One of Redis’s best unsung features is its wire protocol. It’s the reason that Redis has one of the largest ecosystems of high-quality client libraries. The Redis wire protocol is remarkably simple, which makes it easy to build a client that implements all of Redis’s major features. It’s also designed in a way that makes it easy to write fast and efficient client libraries.
RESP (REdis Serialization Protocol) is the name of the text-based protocol that Redis clients and servers use to communicate with each other over TCP. All communication between server and client consists of five basic types:
When writing and reading RESP, we don’t have to do any escaping or encoding of our keys or values. The only part of RESP we need to actually parse is the simple metadata included with each RESP object.
All RESP objects begin with a prefix character and end with a line terminator
(except arrays, which don’t include their own line terminator). The simplest
example of a RESP object is the OK simple string response:
+OK\r\n(RESP is a human-readable protocol but for clarity’s sake I’ll explicitly write
out out the line breaks (\r\n) in all RESP examples.)

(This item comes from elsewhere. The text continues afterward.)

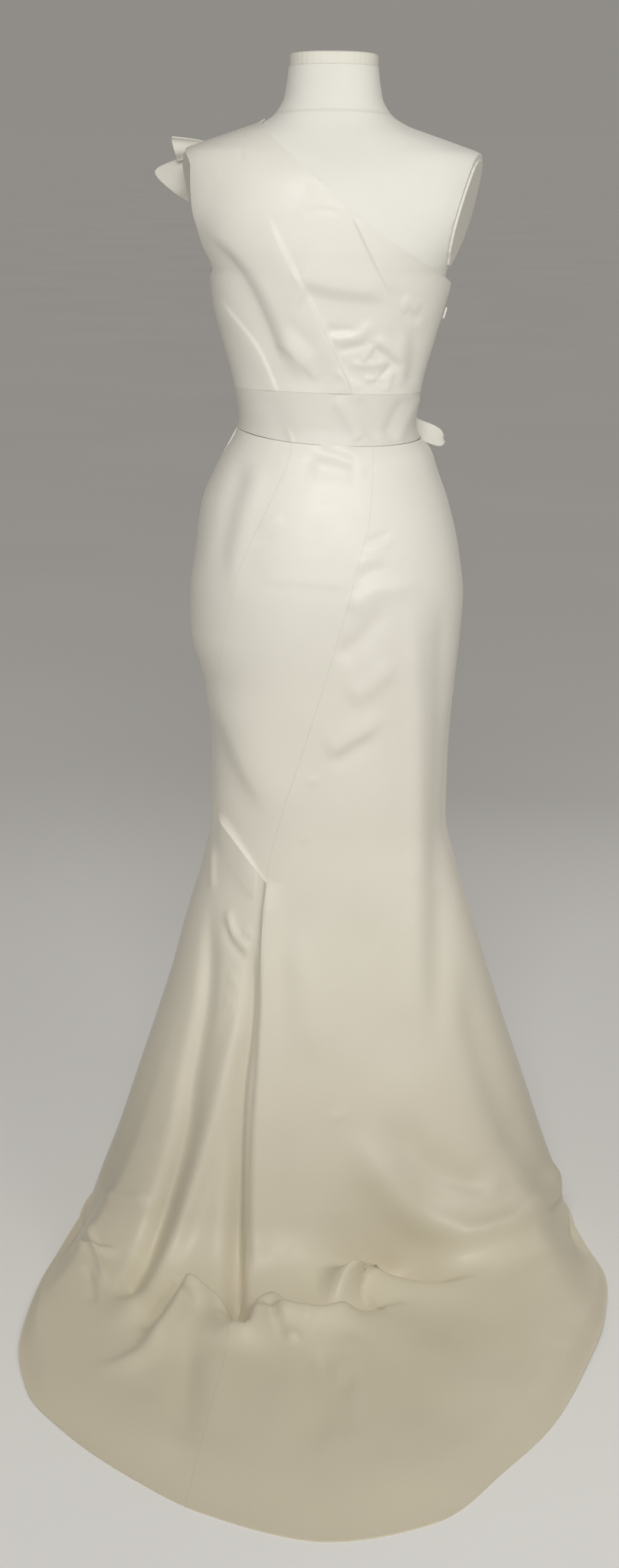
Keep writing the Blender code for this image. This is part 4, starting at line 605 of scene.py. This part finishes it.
def body_point(angle, up):
    """Point of the form's face at a direction and a way up: height, and angle above RAY_CENTRE."""
    angle, up = np.broadcast_arrays(np.asarray(angle, float), np.asarray(up, float))
    lean = np.maximum(0.0, (up - RAY_CENTRE) / RAY_SCALE)
    height = np.minimum(up, RAY_CENTRE)
    near, far = np.zeros(up.shape), np.full(up.shape, 0.5)
    for _ in range(26):
        middle = (near + far) / 2
        inside = middle * np.cos(lean) < body_radius(angle, height + middle * np.sin(lean))
        near, far = np.where(inside, middle, near), np.where(inside, far, middle)
    level = near * np.cos(lean)
    return np.stack([np.cos(angle) * level, np.sin(angle) * level, height + near * np.sin(lean)], axis=-1)


def unit(vectors):
    return vectors / np.linalg.norm(vectors, axis=-1, keepdims=True)


def body_normal(angle, up, step=0.008):
    """Outward direction of the form there, evened out over a small patch."""
    turn = step / BODY_ROUND
    across = body_point(angle + turn, up) - body_point(angle - turn, up)
    rise = body_point(angle, up + step) - body_point(angle, up - step)
    return unit(np.cross(across, rise))


def lay_out(point):
    """Direction and way up of a point on the form."""
    x, y, z = point
    if z < RAY_CENTRE:
        return math.atan2(y, x), z
    return math.atan2(y, x), RAY_CENTRE + RAY_SCALE * math.atan2(z - RAY_CENTRE, math.hypot(x, y))


def on_side(sign, x, z):
    """Layout of the point of the form's back (-1) or front (1) at x and z."""
    deep = float(FORM["back" if sign < 0 else "front"](z))
    share = max(0.0, 1 - abs(x / float(FORM["half_width"](z))) ** SQUARE)
    return lay_out((x, sign * deep * share ** (1 / SQUARE), z))


def form_rim(angle, height):
    """Point of the form's level section by the angle of its own outline."""
    c, s = np.cos(angle), np.sin(angle)
    deep = np.where(s < 0, FORM["back"](height), FORM["front"](height))
    x = FORM["half_width"](height) * np.sign(c) * np.abs(c) ** (2 / SQUARE)
    y = deep * np.sign(s) * np.abs(s) ** (2 / SQUARE)
    return np.stack(np.broadcast_arrays(x, y, height), axis=-1)


def spread(points, count):
    """A smooth run of points through a short list of directions and heights, evenly spaced by length."""
    points = np.asarray(points, float)
    length = np.concatenate([[0], np.cumsum(np.hypot(*np.diff(points * (CHEST_ROUND, 1), axis=0).T))])
    at = length[-1] * np.linspace(0, 1, count)
    return np.stack([monotone(length, points[:, k])(at) for k in (0, 1)], axis=-1)


def coons(low, high, left, right):
    """Grid between four edge runs: low and high go from left to right, left and right go up."""
    u = np.linspace(0, 1, len(low))[None, :, None]
    v = np.linspace(0, 1, len(left))[:, None, None]
    ruled = (1 - v) * low[None] + v * high[None] + (1 - u) * left[:, None] + u * right[:, None]
    corners = ((1 - u) * (1 - v) * low[0] + u * (1 - v) * low[-1]
               + (1 - u) * v * high[0] + u * v * high[-1])
    return ruled - corners


def band_height(across, deep, edge, tilt, dip=0.0):
    """Height of one edge of the waistband at a place given as shares of the section's half sizes."""
    return edge + tilt * BAND_HALF * across - dip * np.clip(-deep, 0, 1) ** 2


def band_run(angles, edge, tilt, dip=0.0):
    """Height of one edge of the waistband in directions round the form."""
    points = body_point(angles, np.full(len(angles), edge))
    across = points[:, 0] / FORM["half_width"](edge)
    deep = points[:, 1] / np.where(points[:, 1] < 0, FORM["back"](edge), FORM["front"](edge))
    return band_height(across, deep, edge, tilt, dip)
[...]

In the above simple string, + is the simple string prefix, OK is the body of
the simple string, and \r\n is the line terminator that marks the end of this
simple string.
To read a simple string, we read up to the next \r\n line
terminator, returning the preceding bytes (up to +) as the returned reply
string. This works because RESP simple strings cannot include
any newline characters.
Errors and integers are formatted similarly to simple strings, but they use
different prefixes. Errors are prefixed with -:
-ERR unknown command 'GETT'\r\nAnd integers are prefixed with ::
:99\r\nBulk strings are unique in that they have two parts. A length specification and a body:
$13\r\nHello, World!\r\n$ is the bulk string prefix, 13 is the number of bytes in the actual string
body, and then \r\n terminates the length specification. Hello, World! is
the 13 byte string body, and that is also terminated with \r\n (which is not
part of the string body).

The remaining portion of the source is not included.